Your task:
Output exactly the lines that run from the line containing "Keep writing the" through the line containing "return made, made.node_tree, shader", with both ends included.

[start Extracted data]

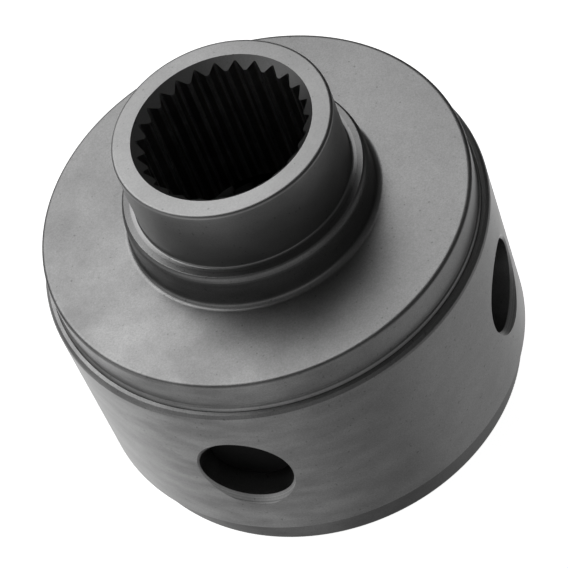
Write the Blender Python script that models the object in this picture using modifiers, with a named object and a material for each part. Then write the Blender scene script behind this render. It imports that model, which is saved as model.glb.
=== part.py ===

[end Extracted data]
[start Extracted data]

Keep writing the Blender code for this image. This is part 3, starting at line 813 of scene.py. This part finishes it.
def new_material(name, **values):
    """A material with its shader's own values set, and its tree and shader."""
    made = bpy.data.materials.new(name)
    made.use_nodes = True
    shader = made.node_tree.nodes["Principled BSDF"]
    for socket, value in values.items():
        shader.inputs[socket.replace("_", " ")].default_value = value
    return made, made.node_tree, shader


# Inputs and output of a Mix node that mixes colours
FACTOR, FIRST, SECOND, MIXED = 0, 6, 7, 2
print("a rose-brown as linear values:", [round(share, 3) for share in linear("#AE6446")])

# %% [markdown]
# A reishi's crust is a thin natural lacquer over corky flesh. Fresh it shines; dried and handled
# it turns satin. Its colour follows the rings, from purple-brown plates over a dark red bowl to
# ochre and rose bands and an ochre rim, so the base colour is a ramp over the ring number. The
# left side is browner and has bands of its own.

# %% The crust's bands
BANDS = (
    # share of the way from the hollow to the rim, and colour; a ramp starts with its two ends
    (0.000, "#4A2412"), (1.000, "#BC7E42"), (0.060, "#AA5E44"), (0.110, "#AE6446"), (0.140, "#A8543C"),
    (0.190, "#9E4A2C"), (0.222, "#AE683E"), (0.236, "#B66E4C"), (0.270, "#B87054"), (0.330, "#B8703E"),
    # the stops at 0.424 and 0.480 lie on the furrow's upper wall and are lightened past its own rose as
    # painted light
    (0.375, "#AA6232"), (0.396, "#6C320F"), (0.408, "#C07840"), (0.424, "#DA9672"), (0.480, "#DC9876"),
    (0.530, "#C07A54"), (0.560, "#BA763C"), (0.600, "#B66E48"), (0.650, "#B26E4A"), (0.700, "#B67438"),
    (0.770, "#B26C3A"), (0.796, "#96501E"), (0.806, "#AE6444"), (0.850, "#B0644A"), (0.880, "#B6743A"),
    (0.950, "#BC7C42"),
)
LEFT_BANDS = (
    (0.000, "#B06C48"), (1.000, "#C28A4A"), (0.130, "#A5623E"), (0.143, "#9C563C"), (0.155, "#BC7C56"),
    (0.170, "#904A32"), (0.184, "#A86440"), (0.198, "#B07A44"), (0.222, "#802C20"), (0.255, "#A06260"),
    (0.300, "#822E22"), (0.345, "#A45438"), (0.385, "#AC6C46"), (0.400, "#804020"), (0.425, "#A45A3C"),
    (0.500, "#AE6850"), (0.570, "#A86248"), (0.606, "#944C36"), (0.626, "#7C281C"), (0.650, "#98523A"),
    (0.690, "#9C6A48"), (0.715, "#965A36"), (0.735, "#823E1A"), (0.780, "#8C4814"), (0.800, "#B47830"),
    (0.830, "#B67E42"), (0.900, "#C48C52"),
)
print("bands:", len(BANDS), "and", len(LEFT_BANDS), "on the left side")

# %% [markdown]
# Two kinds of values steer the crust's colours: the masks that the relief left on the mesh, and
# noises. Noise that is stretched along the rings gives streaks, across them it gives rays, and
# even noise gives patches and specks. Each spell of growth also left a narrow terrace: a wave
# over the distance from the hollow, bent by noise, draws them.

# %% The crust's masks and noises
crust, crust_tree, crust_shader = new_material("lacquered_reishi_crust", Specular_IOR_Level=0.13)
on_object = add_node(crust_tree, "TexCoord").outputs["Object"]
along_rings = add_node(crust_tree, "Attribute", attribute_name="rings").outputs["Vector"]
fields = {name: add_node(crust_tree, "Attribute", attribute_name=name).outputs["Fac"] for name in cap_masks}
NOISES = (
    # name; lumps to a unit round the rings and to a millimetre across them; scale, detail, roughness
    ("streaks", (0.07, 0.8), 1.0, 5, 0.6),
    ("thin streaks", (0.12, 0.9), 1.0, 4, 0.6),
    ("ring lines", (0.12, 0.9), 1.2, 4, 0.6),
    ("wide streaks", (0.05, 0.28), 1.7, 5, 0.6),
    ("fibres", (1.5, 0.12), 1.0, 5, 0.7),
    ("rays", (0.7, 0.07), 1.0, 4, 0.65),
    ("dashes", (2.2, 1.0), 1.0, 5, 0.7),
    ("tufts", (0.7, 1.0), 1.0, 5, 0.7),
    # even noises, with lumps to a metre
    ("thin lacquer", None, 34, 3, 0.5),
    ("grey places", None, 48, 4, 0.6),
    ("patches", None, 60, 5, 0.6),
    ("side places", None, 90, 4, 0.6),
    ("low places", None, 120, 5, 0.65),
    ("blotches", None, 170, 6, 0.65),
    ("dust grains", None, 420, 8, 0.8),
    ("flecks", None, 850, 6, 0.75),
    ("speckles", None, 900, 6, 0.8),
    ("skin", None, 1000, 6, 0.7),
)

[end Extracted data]

Finished task:
Keep writing the Blender code for this image. This is part 3, starting at line 813 of scene.py. This part finishes it.
def new_material(name, **values):
    """A material with its shader's own values set, and its tree and shader."""
    made = bpy.data.materials.new(name)
    made.use_nodes = True
    shader = made.node_tree.nodes["Principled BSDF"]
    for socket, value in values.items():
        shader.inputs[socket.replace("_", " ")].default_value = value
    return made, made.node_tree, shader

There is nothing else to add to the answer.